I realized this several months ago, and since the beginning of the year, new developments have appeared which have rendered the counterinsurgency more vulnerable. Seymour Hersh has confirmed that Washington blew up Nord Stream, providing powerful rhetorical tools for the Rage Against the War Machine rally and its new permanent coalition. PCUSA, which helped build RAWM’s left flank, has been working with the PSL in organizing ANSWER’s rally, creating more unity and opportunities for idea-sharing within our movement. Now the war and the economic crisis are reaching a point where the people can no longer tolerate what their government is doing.
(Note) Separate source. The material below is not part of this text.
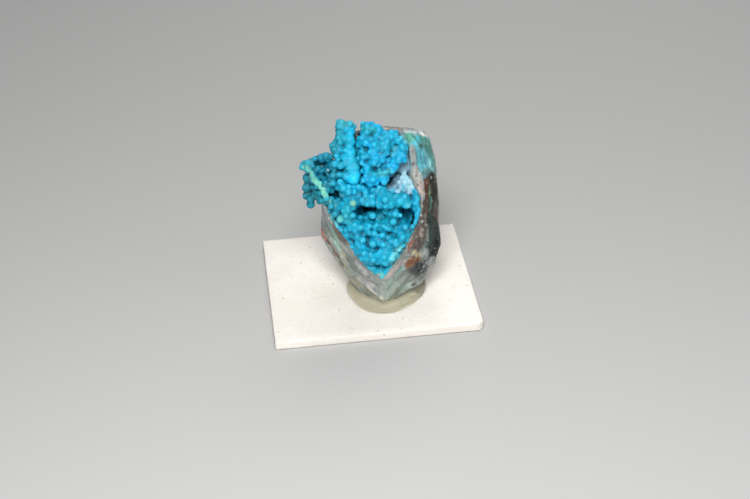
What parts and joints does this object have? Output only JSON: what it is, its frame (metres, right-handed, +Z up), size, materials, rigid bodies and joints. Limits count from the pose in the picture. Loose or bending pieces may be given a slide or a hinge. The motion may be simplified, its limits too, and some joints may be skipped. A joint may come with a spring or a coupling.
{
  "type": "chrysocolla specimen",
  "caption": "Wedge of quartz rock with a knobbly blue chrysocolla growth in its hollow front, leaning back in a puck of clear putty on a square of white foam.",
  "frame": {"origin": "middle of the foam slab's underside, on the surface that it stands on", "axes": "+Z up; the growth faces -Y, turned about 10 degrees towards -X and leaning back 25 degrees; the slab's sides run along X and Y"},
  "size_m": [0.055, 0.055, 0.0506],
  "materials": {
    "expanded_foam": "matt white expanded foam with a fine bead grain",
    "clear_putty": "clear, slightly yellow putty with a soft shine",
    "quartz_rock": "glassy quartz and chalcedony, grey and mint green with brown and rust patches",
    "blue_chrysocolla": "bright sky blue, waxy to glassy rounded lumps",
    "teal_chrysocolla": "teal blue rounded lumps with a mint green edge"
  },
  "bodies": {
    "root": {"foam_slab": "expanded_foam", "mounting_putty": "clear_putty", "quartz_matrix": "quartz_rock", "chrysocolla_crust": "blue_chrysocolla", "chrysocolla_fan": "blue_chrysocolla", "chrysocolla_spire": "blue_chrysocolla", "chrysocolla_left_branch": "teal_chrysocolla"}
  },
  "joints": []
}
Our revolutionary crisis is unfolding at a speed we couldn’t have anticipated until recently. Our narratives and political culture are being upended, leading to an environment that’s full of possibilities but can also be confusing when one isn’t sure how to respond to it. To find how to respond, base your decisions off of this question: “what’s the best course of action for advancing the class struggle?” The forces of reformism, sectarianism, and radical liberalism want us to ignore the revolutionary path, but the conditions are making that path clearer than ever. We have the ability to assert agency over history, and turn this chaotic situation towards a great escalation in the class struggle.